I haven’t glued my speeder bikes to their posts, and I’m considering magentizing the bases. I played GW games for decades, and have plenty of experience with clear plastic posts breaking during transport. It is a pain to repair, and a real annoyance if it happens right before you start a tournament.

i probably wouldn’t magnetize the vases of land-based miniatures, but I HAVE had plastic bases warp in heat (I’m in California, and have traveled to tournaments in other hot states like AZ and TX). Those bases had to be replaced. That reason alone makes me interested in packs of extra bases.

If you leave your bases maroon/grey, then this may not be an ideal suggestion and while not "official", there are files out there on thingiverse for 3D printed bases.
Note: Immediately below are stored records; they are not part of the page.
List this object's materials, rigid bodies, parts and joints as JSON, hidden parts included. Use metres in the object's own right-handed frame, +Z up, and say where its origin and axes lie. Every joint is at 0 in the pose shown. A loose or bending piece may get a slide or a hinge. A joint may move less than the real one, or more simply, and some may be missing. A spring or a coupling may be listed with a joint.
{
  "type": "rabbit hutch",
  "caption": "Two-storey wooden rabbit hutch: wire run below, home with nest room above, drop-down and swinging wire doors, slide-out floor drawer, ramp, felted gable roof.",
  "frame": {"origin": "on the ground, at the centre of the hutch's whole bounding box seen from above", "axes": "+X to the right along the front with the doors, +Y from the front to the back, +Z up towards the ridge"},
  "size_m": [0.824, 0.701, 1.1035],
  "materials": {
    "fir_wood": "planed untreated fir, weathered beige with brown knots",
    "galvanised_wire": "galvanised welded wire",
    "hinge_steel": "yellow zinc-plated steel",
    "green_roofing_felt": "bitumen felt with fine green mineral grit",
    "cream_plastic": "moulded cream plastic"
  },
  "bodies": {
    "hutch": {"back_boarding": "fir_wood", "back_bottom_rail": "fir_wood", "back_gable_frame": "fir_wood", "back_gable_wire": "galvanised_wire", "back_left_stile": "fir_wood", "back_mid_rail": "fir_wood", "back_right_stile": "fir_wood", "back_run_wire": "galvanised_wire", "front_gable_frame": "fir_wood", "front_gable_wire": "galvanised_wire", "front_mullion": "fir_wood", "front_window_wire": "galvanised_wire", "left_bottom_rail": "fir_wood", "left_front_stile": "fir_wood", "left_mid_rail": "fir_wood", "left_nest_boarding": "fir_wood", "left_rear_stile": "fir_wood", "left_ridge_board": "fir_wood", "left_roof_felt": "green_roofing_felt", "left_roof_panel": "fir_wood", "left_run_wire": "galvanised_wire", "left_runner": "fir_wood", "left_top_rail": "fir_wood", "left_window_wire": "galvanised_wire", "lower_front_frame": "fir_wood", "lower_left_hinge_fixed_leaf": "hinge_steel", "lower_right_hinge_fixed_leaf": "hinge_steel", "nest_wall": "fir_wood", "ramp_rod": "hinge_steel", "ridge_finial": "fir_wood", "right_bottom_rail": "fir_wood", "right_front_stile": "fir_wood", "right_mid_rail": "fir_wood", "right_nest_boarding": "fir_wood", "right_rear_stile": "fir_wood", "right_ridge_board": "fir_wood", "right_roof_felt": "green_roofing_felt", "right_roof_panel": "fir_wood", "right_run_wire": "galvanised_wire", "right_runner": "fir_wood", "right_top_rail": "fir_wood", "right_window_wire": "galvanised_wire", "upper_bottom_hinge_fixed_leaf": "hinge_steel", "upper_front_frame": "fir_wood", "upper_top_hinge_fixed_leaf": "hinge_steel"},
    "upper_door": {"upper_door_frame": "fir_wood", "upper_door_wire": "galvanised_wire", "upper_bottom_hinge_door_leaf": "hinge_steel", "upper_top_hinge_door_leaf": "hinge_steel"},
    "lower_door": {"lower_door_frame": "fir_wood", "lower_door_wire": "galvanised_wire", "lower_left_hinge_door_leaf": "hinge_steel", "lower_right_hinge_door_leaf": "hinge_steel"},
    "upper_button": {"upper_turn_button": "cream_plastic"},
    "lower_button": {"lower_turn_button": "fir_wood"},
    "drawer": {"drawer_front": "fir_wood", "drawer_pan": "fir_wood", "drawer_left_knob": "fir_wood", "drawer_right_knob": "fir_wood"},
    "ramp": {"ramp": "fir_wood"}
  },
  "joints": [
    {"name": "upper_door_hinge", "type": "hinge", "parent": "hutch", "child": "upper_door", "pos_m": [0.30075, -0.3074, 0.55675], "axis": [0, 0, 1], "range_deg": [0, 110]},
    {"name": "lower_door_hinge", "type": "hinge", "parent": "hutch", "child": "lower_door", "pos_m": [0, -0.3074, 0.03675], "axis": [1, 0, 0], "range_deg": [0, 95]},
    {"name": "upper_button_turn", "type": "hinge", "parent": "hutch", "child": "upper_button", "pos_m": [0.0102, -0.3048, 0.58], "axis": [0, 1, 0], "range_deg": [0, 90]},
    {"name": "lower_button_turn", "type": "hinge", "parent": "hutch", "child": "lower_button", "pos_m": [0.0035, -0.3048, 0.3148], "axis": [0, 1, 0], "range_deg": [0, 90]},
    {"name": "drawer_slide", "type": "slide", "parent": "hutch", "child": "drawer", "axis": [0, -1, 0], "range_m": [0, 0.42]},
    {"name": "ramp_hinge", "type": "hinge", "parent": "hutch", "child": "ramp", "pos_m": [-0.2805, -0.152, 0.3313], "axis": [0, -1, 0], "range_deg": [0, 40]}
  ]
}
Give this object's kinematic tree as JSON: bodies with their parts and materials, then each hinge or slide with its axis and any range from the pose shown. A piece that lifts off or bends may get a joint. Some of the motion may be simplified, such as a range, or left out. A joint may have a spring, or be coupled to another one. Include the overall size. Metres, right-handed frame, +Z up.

If you paint your bases, this is an easy and potentially FREE way to get extra bases. Check with your local public library. Many of them now offer free 3D printing services. I've had some printed up and they match the official bases exactly.

58 minutes ago, FSD said:

If you leave your bases maroon/grey, then this may not be an ideal suggestion and while not "official", there are files out there on thingiverse for 3D printed bases.

If you paint your bases, this is an easy and potentially FREE way to get extra bases. Check with your local public library. Many of them now offer free 3D printing services. I've had some printed up and they match the official bases exactly.

This is what I do. I have a 3D printer. They're not super cheap, but they're also not super expensive and they pay for themselves over time in terms of "hey, I just saved $X by not having to buy bases I totally need". You can also get pretty nice terrain this way. Just search for "Tatooine" on Thingiverse.

Scenic Legion bases, large and small iirc, were in my LGS at least as of today.

8 hours ago, TauntaunScout said:

Scenic Legion bases, large and small iirc, were in my LGS at least as of today.

Do you mean the premium bases with the interior space station patterns or something else?

10 hours ago, BigBadAndy said:

Do you mean the premium bases with the interior space station patterns or something else?

Yes. There was some anguish about them not being out yet on this forum.